⟨

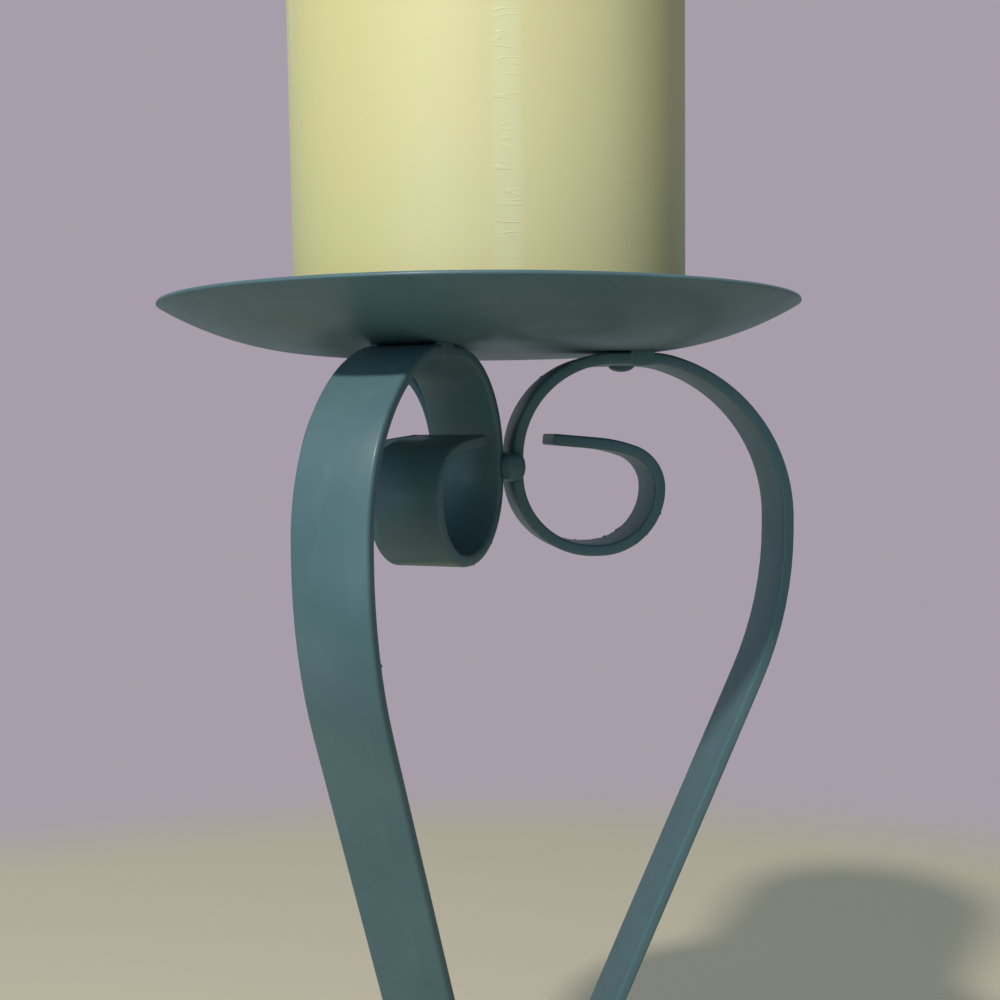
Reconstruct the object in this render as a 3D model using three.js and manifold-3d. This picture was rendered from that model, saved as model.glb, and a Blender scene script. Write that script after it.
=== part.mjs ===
// Table-top candle stand: a shallow spun dish carried by three legs of flat bar, each bent into
// one long S with a scroll under the dish and a turned-up toe, and welded to its neighbours.
// Millimetres, +Z up. The origin is on the stand's axis, on the table.
import * as THREE from 'three';
import { mergeVertices } from 'three/addons/utils/BufferGeometryUtils.js';
import Module from 'manifold-3d';

const wasm = await Module();
wasm.setup();

// ---- driving dimensions ----
const rimHeight = 232; // table to the top of the dish's rim
const seatGap = 0.3; // clearance left between pieces that touch

const candleRadius = 38.2;
const candleHeight = 100;
const candleEdge = 1.5; // rounding of its two rims
const candleDip = 0.8; // the top sinks towards the wick
const candleOffset = 1.5; // the candle was set down this far off the axis, towards the right leg
const wickRadius = 1.1;
const wickSunk = 8; // length of wick in its hole
const wickShown = 11;

const rimMargin = 23.1; // dish rim beyond the candle
const dishDepth = 9.2; // rim down to the underside
const dishFlatRadius = 30;
const sheet = 0.8; // thickness of the dish's steel
const wallSteps = 9;
const roundSteps = 72;

const barWidth = 14;
const barThickness = 2.2;
const barEdge = 0.3; // rounding along the bar's four edges
const legCount = 3;
const edgeGap = 2; // between the edges of neighbouring bars, where welds join them

// The leg, from the scroll's tip to the toe. Radii are those of the bar's centre line.
const tipLength = 8.7;
const tipSlope = 5.3; // degrees
const leadRadius = 28; // the gentle bend that leads into the eye
const leadTurn = 15; // degrees
const eyeRadius = 7.7;
const bellyRadius = 11.9;
const bellyFlat = 1.3;
const heelRadius = 14.7;
const coreFlat = 3.4; // upright stretch that is welded to the neighbours
const riseRadius = 19;
const apexFlat = 6.8; // level stretch under the dish
const neckRadius = 17.6; // where the bar drops away from the dish
const neckTurn = 16; // degrees
const shoulderRadius = 32.1;
const shoulderFlat = 2.2;
const hipRadius = 72.5;
const taperTurn = 24; // degrees that the bar leans in below the hip
const waistRadius = 60;
const waistFlat = 5;
const padFlat = 11; // level stretch that stands on the table
const toeRadius = 7.4;
const toeTurn = 200;
const bendStep = 9; // degrees of one facet in a tight bend
const slowStep = 3.6; // the same in the long bends

const dishBeadSize = new THREE.Vector3(2.7, 1.7, 1.5);
const coreBeadSize = new THREE.Vector3(2.2, 2.6, 3);
const beadDetail = 2;

// ---- values that follow ----
const legTurn = (2 * Math.PI) / legCount;
const underside = rimHeight - dishDepth;
const rimRadius = candleRadius + rimMargin;
const coreRadius = (barWidth + 2 * edgeGap) / 2 / Math.tan(Math.PI / legCount);
const halfBar = barThickness / 2;

// ---- from three.js geometry to solids and back ----
function solidOf(geometry) {
  const bare = geometry.clone();
  bare.deleteAttribute('normal');
  bare.deleteAttribute('uv');
  const merged = mergeVertices(bare, 1e-4);
  return new wasm.Manifold(new wasm.Mesh({
    numProp: 3,
    vertProperties: new Float32Array(merged.attributes.position.array),
    triVerts: new Uint32Array(merged.index.array),
  }));
}

function geometryOf(solid) {
  const mesh = solid.getMesh();
  const geometry = new THREE.BufferGeometry();
  geometry.setAttribute('position', new THREE.BufferAttribute(mesh.vertProperties, 3));
  geometry.setIndex(new THREE.BufferAttribute(mesh.triVerts, 1));
  geometry.computeVertexNormals();
  return geometry;
}

// ---- the dish ----
// The wall is an arc that leaves the flat bottom smoothly. Its sweep is the one that lifts the
// rim's top edge, which the sheet's thickness tilts, to the dish's depth.
const wallRun = rimRadius - dishFlatRadius;
let wallSweep = 0;
for (let i = 0; i < 8; i += 1) {
  wallSweep = 2 * Math.atan2(dishDepth - sheet * Math.cos(wallSweep), wallRun);
}
const wallRadius = wallRun / Math.sin(wallSweep);

function dishFace(inwards) {
  const radius = wallRadius - inwards;
  const face = [new THREE.Vector2(0, underside + inwards)];
  for (let i = 0; i <= wallSteps; i += 1) {
    const angle = (wallSweep * i) / wallSteps;
    const out = dishFlatRadius + radius * Math.sin(angle);
    face.push(new THREE.Vector2(out, underside + wallRadius - radius * Math.cos(angle)));
  }
  return face;
}

function dishFloorAt(radius) {
  const out = Math.max(0, radius - dishFlatRadius);
  return underside + wallRadius - Math.sqrt((wallRadius - sheet) ** 2 - out ** 2);
}

// Turns a profile of (radius, height) points about the upright axis.
function turned(profile) {
  const geometry = new THREE.LatheGeometry(profile, roundSteps);
  geometry.rotateX(Math.PI / 2);
  return geometry;
}

function dishGeometry(grow) {
  return turned([...dishFace(-grow), ...dishFace(sheet + grow).reverse()]);
}

// ---- the candle and its wick ----
const candleFoot = dishFloorAt(candleRadius - candleEdge + candleOffset) + seatGap;
const candleTop = candleFoot + candleHeight;
const wickFoot = candleTop - candleDip - wickSunk;

function roundedCorner(radius, height, from) {
  const corner = [];
  for (let i = 0; i <= 3; i += 1) {
    const angle = from + (i * Math.PI) / 6;
    const out = radius - candleEdge + candleEdge * Math.cos(angle);
    corner.push(new THREE.Vector2(out, height + candleEdge * Math.sin(angle)));
  }
  return corner;
}

function candleGeometry() {
  const hole = wickRadius + seatGap;
  return turned([
    new THREE.Vector2(0, candleFoot),
    ...roundedCorner(candleRadius, candleFoot + candleEdge, -Math.PI / 2),
    ...roundedCorner(candleRadius, candleTop - candleEdge, 0),
    new THREE.Vector2(candleRadius * 0.8, candleTop - candleDip * 0.25),
    new THREE.Vector2(hole, candleTop - candleDip),
    new THREE.Vector2(hole, wickFoot),
    new THREE.Vector2(0, wickFoot),
  ]);
}

function wickGeometry() {
  const wick = new THREE.CylinderGeometry(wickRadius * 0.8, wickRadius, wickSunk + wickShown, 12, 3);
  wick.rotateX(Math.PI / 2);
  wick.translate(0, 0, wickFoot + seatGap + (wickSunk + wickShown) / 2);
  return wick;
}

// ---- the bent bar ----
// A bar bent in one plane, drawn as a smith bends it: straight stretches and turns.
class BarLine {
  constructor() {
    this.points = [];
    this.point = new THREE.Vector2();
    this.heading = 0;
    this.keep();
  }

  keep() {
    const side = new THREE.Vector2(-Math.sin(this.heading), Math.cos(this.heading));
    this.points.push({ at: this.point.clone(), side });
  }

  straight(length) {
    this.point.x += length * Math.cos(this.heading);
    this.point.y += length * Math.sin(this.heading);
    this.keep();
    return this;
  }

  // Positive degrees turn to the left of the heading.
  bend(radius, degrees, step = bendStep) {
    const steps = Math.ceil(Math.abs(degrees) / step);
    const part = THREE.MathUtils.degToRad(degrees / steps);
    const hand = Math.sign(degrees) * radius;
    const { x, y } = this.point;
    const start = this.heading;
    for (let i = 1; i <= steps; i += 1) {
      this.heading = start + part * i;
      this.point.x = x + hand * (Math.sin(this.heading) - Math.sin(start));
      this.point.y = y - hand * (Math.cos(this.heading) - Math.cos(start));
      this.keep();
    }
    return this;
  }

  here() {
    return this.point.clone();
  }

  outline(half) {
    const left = this.points.map(({ at, side }) => at.clone().addScaledVector(side, half));
    const right = this.points.map(({ at, side }) => at.clone().addScaledVector(side, -half));
    return [...left, ...right.reverse()];
  }
}

// Draws the leg from the tip. The taper reaches in to the waist, where the bars meet again, and
// the foot's bend takes up the height that is left.
function drawLeg() {
  const line = new BarLine();
  line.heading = -THREE.MathUtils.degToRad(tipSlope);
  line.points.length = 0;
  line.keep();
  line.straight(tipLength).bend(leadRadius, -leadTurn, slowStep);
  line.bend(eyeRadius, tipSlope + leadTurn - 90).bend(bellyRadius, -90);
  line.straight(bellyFlat).bend(heelRadius, -90);
  const coreLow = line.here();
  line.straight(coreFlat);
  const coreHigh = line.here();
  line.bend(riseRadius, -90);
  const apexIn = line.here();
  line.straight(apexFlat);
  const apexOut = line.here();
  line.bend(neckRadius, -neckTurn, slowStep * 1.6);
  line.bend(shoulderRadius, neckTurn - 90, slowStep * 1.6).straight(shoulderFlat);
  line.bend(hipRadius, -taperTurn, slowStep);
  const lean = THREE.MathUtils.degToRad(taperTurn);
  const waistRun = waistRadius * (1 - Math.cos(lean));
  line.straight((line.here().x - coreHigh.x - waistRun) / Math.sin(lean));
  line.bend(waistRadius, taperTurn, slowStep);
  const waistHigh = line.here();
  line.straight(waistFlat);
  const waistLow = line.here();
  const fullDrop = underside - seatGap - barThickness;
  const footRadius = fullDrop - (apexIn.y - waistLow.y);
  line.bend(footRadius, 90, slowStep * 1.6);
  const padIn = line.here();
  line.straight(padFlat).bend(toeRadius, toeTurn, bendStep * 1.6);
  const shift = new THREE.Vector2(coreRadius + halfBar - coreHigh.x, halfBar - padIn.y);
  const marks = { coreLow, coreHigh, apexIn, apexOut, waistHigh, waistLow, padIn };
  Object.values(marks).forEach((mark) => mark.add(shift));
  line.points.forEach(({ at }) => at.add(shift));
  return { line, marks };
}

const { line: legLine, marks } = drawLeg();

function legGeometry(grow, edge) {
  const geometry = new THREE.ExtrudeGeometry(new THREE.Shape(legLine.outline(halfBar + grow)), {
    depth: barWidth + 2 * grow - 2 * edge,
    bevelEnabled: edge > 0,
    bevelThickness: edge,
    bevelSize: edge,
    bevelOffset: -edge,
    bevelSegments: 1,
  });
  geometry.translate(0, 0, edge - barWidth / 2 - grow);
  geometry.rotateX(Math.PI / 2);
  return geometry;
}

// ---- weld beads ----
// A bead is a lump of weld metal, with the room for what it joins cut out of it.
const legRoom = solidOf(legGeometry(seatGap, 0));
const nextLegRoom = legRoom.rotate([0, 0, 360 / legCount]);
const dishRoom = solidOf(dishGeometry(seatGap));

function beadGeometry(centre, size, turn, rooms) {
  const lump = new THREE.IcosahedronGeometry(1, beadDetail);
  lump.scale(size.x, size.y, size.z);
  lump.rotateZ(turn);
  lump.translate(centre.x, centre.y, centre.z);
  return geometryOf(rooms.reduce((left, room) => left.subtract(room), solidOf(lump)));
}

// Joins one edge of the bar to the dish above it.
function dishBead(side) {
  const centre = new THREE.Vector3(
    marks.apexOut.x,
    side * (barWidth / 2 + dishBeadSize.y * 0.45),
    underside - seatGap - halfBar,
  );
  return beadGeometry(centre, dishBeadSize, 0, [legRoom, dishRoom]);
}

// Fills the corner between two neighbouring bars, halfway between them.
function coreBead(low, high) {
  const corner = Math.hypot(coreRadius, barWidth / 2);
  const centre = new THREE.Vector3(corner + edgeGap / 4, 0, (low.y + high.y) / 2);
  centre.applyAxisAngle(new THREE.Vector3(0, 0, 1), legTurn / 2);
  return beadGeometry(centre, coreBeadSize, legTurn / 2, [legRoom, nextLegRoom]);
}

// ---- finishes ----
const paint = { color: 0x6d9a99, roughness: 0.42, metalness: 0.1 };
const wax = { color: 0xe2dcae, roughness: 0.5, metalness: 0 };
const cotton = { color: 0xe8e4d8, roughness: 0.9, metalness: 0 };

function piece(name, geometry, finish) {
  const mesh = new THREE.Mesh(geometry, new THREE.MeshStandardMaterial(finish));
  mesh.name = name;
  return mesh;
}

// ---- assembly ----
const stand = new THREE.Group();
stand.add(piece('dish', dishGeometry(0), paint));

const legNames = ['right', 'rear', 'front'];
legNames.forEach((name, i) => {
  const next = legNames[(i + 1) % legCount];
  const leg = new THREE.Group();
  leg.rotation.z = legTurn * i;
  leg.add(
    piece(`leg_${name}`, legGeometry(0, barEdge), paint),
    piece(`dish_weld_${name}_a`, dishBead(-1), paint),
    piece(`dish_weld_${name}_b`, dishBead(1), paint),
    piece(`scroll_weld_${name}_${next}`, coreBead(marks.coreLow, marks.coreHigh), paint),
    piece(`waist_weld_${name}_${next}`, coreBead(marks.waistLow, marks.waistHigh), paint),
  );
  stand.add(leg);
});

const candle = new THREE.Group();
candle.position.x = candleOffset;
candle.add(piece('candle', candleGeometry(), wax), piece('wick', wickGeometry(), cotton));

const group = new THREE.Group();
group.add(stand, candle);

export default group;
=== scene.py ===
"""Table-top candle stand: a shallow spun dish on three legs of flat bar, bent into scrolls and
welded, with a pillar candle standing in the dish. Lengths are in metres, +Z up, and the origin
is on the stand's axis, on the table."""

import math
import random

import bmesh
import bpy
from bpy.props import FloatProperty, FloatVectorProperty, IntProperty, PointerProperty
from mathutils import Matrix, Vector


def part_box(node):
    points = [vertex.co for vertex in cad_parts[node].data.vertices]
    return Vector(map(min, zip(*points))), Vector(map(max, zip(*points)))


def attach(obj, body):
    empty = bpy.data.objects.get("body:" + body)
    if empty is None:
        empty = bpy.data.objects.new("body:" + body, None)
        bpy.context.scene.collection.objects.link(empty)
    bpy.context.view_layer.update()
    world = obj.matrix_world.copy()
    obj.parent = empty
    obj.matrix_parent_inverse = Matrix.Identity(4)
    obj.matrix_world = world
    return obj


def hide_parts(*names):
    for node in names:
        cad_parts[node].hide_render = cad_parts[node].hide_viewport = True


bl_info = {
    "name": "Scroll-leg candle stand",
    "version": (1, 0, 0),
    "blender": (4, 5, 0),
    "location": "3D View > Sidebar > Candle stand",
    "description": "Models a painted steel candle stand with its candle, and a plain stage",
    "category": "Add Mesh",
}

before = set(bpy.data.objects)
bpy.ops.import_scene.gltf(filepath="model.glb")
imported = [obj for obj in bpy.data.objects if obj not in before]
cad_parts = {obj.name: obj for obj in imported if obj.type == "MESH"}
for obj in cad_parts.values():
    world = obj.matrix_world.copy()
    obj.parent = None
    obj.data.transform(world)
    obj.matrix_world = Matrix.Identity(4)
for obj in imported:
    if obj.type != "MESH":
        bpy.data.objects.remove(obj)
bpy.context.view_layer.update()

MM = 0.001
TOUCHING = 1e-6  # points nearer than this are one point
STAND, CANDLE = "stand", "candle"
LEG_NAMES = ("right", "rear", "front")
LEG_TURN = math.tau / len(LEG_NAMES)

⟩

In the material above, locate the line containing "const candle = new THREE.Group();" and the line containing "import random". Transcribe exactly those two lines and every line between them, and nothing more.

const candle = new THREE.Group();
candle.position.x = candleOffset;
candle.add(piece('candle', candleGeometry(), wax), piece('wick', wickGeometry(), cotton));

const group = new THREE.Group();
group.add(stand, candle);

export default group;
=== scene.py ===
"""Table-top candle stand: a shallow spun dish on three legs of flat bar, bent into scrolls and
welded, with a pillar candle standing in the dish. Lengths are in metres, +Z up, and the origin
is on the stand's axis, on the table."""

import math
import random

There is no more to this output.